■ **Task statement**: Below this line is a set of entries; quote exactly the lines from the line that contains "Continue the OpenSCAD" to the line that contains "bpy.context.view_layer.objects.active = obj", both lines included.

::: Task data :::

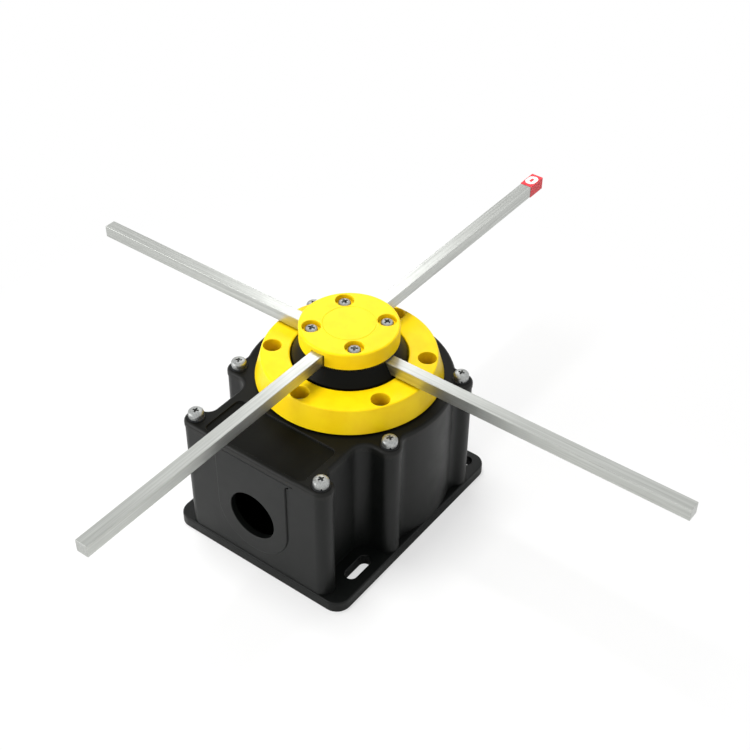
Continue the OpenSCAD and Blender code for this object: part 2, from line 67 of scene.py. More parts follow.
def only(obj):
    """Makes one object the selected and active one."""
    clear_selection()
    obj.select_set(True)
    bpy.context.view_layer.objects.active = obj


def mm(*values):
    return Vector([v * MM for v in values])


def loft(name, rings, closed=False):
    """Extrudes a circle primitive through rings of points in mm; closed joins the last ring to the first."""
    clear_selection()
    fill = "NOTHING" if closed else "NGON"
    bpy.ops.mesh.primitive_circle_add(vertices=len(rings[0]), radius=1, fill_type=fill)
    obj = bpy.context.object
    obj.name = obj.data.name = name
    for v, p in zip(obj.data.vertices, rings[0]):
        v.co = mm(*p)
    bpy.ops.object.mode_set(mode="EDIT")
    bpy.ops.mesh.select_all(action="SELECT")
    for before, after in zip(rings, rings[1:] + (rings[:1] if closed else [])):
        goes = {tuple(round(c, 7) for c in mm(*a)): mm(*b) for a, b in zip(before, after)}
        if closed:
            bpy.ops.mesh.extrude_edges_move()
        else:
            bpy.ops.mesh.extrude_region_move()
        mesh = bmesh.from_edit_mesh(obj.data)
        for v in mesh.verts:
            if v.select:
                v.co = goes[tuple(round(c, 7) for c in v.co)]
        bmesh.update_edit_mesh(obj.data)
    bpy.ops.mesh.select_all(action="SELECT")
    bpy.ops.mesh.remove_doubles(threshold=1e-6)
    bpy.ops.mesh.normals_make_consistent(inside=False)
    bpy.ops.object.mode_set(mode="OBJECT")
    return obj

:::
::: Task data :::

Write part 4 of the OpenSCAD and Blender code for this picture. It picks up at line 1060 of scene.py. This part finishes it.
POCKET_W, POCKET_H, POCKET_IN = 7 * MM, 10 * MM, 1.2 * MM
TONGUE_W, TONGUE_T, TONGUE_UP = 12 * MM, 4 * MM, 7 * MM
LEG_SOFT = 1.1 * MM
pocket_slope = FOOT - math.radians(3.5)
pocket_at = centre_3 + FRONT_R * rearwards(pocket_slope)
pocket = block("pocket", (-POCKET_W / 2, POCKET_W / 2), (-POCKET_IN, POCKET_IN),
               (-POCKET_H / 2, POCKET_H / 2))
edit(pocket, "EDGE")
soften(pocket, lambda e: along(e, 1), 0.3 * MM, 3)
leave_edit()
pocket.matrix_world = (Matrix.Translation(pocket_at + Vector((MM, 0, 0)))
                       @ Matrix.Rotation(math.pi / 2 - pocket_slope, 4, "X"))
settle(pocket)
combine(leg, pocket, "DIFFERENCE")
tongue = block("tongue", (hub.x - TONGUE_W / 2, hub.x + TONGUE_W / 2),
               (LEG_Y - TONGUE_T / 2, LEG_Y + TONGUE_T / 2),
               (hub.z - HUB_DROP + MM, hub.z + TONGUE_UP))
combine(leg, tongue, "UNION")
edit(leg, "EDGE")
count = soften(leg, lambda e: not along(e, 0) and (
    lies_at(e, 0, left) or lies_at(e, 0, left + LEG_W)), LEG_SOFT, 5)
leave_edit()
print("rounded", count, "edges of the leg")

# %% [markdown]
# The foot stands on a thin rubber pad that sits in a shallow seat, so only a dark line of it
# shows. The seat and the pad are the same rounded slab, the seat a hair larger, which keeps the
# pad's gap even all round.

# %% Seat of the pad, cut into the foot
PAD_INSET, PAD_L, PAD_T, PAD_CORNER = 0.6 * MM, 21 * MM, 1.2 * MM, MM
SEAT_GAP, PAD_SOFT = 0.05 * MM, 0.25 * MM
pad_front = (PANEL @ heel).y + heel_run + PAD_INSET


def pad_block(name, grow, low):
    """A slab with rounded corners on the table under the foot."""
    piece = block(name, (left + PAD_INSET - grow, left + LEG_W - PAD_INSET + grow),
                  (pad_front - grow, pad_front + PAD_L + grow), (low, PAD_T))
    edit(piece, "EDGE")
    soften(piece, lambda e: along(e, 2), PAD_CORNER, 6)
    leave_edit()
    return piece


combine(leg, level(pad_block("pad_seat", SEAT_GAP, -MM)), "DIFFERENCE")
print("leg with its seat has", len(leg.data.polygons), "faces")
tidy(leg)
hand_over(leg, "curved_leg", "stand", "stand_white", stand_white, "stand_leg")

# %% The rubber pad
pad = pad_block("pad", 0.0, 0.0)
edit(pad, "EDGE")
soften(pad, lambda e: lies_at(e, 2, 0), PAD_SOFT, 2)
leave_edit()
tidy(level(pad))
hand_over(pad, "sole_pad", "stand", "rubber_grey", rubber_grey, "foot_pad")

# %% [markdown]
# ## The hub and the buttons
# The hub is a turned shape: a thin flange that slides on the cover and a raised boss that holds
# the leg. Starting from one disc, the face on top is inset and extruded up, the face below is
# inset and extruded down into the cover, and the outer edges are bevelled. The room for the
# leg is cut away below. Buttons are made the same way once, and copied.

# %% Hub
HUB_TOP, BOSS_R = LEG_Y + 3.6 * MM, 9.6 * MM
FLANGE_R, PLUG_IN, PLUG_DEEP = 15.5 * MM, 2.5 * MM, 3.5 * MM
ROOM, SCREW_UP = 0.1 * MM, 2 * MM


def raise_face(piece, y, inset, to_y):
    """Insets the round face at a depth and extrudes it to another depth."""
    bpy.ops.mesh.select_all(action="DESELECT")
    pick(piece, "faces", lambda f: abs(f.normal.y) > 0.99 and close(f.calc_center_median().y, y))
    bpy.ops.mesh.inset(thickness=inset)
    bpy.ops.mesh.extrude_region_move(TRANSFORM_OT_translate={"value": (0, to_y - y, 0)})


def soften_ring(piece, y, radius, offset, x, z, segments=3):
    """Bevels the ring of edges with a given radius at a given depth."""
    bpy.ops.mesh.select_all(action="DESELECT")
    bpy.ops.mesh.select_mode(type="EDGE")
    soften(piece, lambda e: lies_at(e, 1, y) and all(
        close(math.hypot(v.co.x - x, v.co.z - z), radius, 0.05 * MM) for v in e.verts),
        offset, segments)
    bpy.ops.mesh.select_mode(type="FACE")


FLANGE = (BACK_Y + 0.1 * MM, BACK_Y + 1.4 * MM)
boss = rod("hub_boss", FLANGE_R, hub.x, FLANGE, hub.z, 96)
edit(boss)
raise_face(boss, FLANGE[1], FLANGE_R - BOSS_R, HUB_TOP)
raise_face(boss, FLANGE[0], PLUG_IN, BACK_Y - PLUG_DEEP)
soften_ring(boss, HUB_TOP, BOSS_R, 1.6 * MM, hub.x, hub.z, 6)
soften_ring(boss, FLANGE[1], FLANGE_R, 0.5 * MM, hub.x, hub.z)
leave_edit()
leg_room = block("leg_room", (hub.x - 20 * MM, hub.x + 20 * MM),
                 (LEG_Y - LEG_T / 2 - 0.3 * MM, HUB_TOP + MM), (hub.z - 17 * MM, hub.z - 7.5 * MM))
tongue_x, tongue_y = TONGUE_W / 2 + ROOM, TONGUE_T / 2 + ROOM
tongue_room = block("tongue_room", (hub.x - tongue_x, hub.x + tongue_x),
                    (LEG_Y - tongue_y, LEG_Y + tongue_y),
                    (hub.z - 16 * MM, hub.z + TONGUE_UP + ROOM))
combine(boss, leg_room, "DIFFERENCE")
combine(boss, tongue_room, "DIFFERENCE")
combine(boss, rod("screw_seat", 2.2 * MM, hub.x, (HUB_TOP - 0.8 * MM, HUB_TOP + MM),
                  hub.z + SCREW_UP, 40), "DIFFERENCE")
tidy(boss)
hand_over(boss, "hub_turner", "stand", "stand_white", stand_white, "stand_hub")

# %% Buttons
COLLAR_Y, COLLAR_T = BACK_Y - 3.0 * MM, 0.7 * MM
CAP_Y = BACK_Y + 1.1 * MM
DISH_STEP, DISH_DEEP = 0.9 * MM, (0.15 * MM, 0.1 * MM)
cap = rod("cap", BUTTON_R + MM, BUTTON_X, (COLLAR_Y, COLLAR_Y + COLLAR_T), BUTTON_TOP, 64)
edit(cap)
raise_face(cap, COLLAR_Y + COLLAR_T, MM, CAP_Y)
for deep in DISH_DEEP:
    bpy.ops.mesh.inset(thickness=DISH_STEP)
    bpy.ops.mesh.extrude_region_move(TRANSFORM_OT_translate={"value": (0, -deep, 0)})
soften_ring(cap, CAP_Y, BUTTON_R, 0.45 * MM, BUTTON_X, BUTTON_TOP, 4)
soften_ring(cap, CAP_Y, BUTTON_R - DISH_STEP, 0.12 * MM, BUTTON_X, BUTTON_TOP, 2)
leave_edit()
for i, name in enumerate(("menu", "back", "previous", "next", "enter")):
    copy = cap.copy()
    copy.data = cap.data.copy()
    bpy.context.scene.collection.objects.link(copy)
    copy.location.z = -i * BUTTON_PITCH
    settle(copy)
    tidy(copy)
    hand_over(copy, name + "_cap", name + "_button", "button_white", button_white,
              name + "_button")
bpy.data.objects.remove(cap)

:::
::: Task data :::

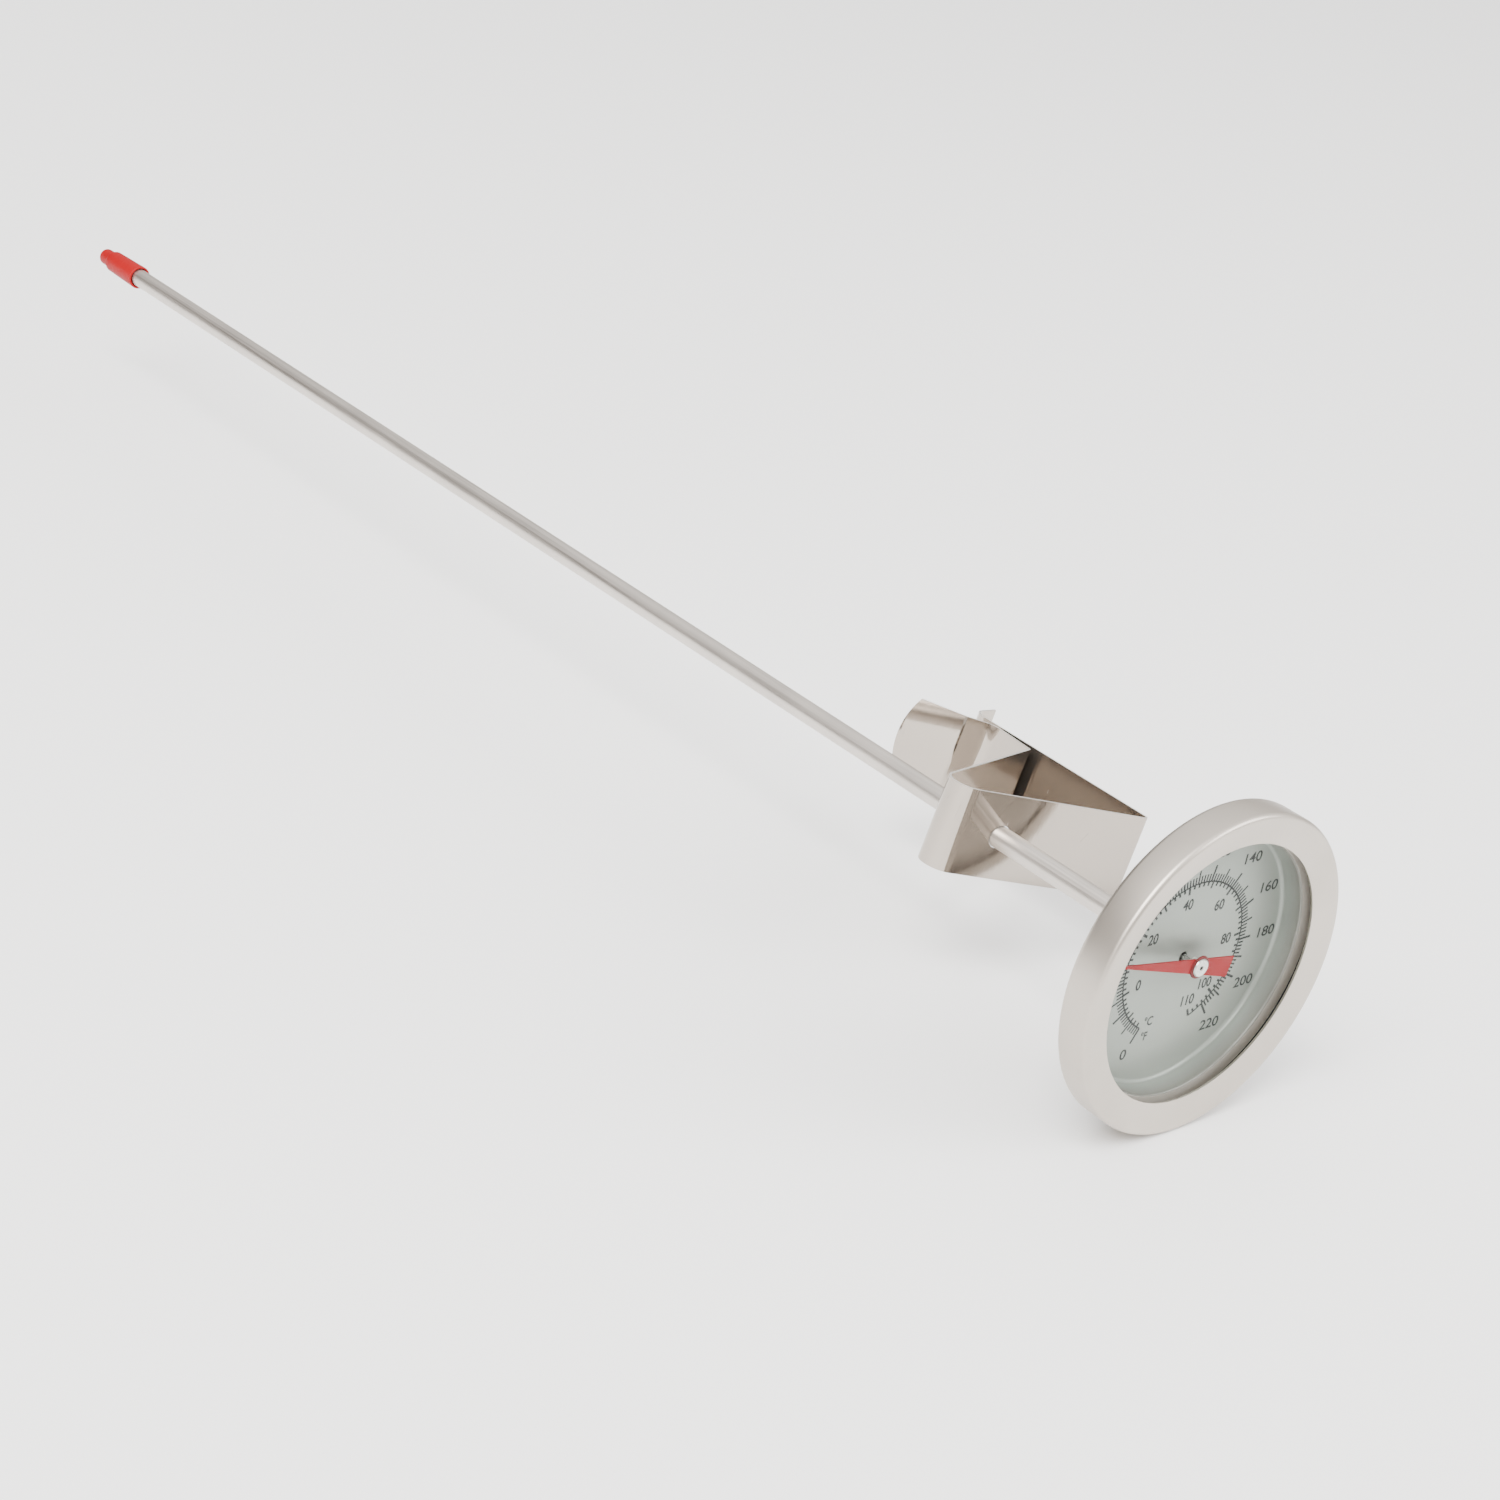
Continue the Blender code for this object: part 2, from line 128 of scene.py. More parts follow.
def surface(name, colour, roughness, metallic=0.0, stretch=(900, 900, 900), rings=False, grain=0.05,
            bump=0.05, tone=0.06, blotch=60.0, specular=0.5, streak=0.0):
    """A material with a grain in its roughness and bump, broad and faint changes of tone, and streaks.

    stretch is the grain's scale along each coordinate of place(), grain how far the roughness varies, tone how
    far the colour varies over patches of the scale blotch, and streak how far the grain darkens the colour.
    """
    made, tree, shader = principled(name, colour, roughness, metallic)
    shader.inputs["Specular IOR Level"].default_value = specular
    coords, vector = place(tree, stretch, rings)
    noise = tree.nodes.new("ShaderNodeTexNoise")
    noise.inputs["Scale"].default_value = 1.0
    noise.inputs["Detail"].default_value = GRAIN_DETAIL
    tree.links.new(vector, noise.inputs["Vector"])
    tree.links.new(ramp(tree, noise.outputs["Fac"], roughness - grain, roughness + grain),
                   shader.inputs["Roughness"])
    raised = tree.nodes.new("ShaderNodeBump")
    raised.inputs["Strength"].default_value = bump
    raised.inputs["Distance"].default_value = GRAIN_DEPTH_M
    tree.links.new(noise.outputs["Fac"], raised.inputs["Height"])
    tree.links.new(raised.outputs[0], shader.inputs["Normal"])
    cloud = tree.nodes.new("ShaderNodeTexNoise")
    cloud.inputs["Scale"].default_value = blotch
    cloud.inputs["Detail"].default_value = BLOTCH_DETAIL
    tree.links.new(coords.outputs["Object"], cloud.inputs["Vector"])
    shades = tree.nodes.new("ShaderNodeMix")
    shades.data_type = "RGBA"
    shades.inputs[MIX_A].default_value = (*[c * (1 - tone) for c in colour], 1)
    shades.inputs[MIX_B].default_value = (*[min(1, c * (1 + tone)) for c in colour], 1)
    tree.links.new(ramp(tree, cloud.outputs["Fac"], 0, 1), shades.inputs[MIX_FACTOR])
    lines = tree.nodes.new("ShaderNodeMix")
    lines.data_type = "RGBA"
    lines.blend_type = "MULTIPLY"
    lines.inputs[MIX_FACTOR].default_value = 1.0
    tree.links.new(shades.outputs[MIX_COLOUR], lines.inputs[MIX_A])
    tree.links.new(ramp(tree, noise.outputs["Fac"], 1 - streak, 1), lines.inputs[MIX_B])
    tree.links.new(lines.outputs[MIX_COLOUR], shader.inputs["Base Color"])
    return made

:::

■ **Solution for this task**:
Continue the OpenSCAD and Blender code for this object: part 2, from line 67 of scene.py. More parts follow.
def only(obj):
    """Makes one object the selected and active one."""
    clear_selection()
    obj.select_set(True)
    bpy.context.view_layer.objects.active = obj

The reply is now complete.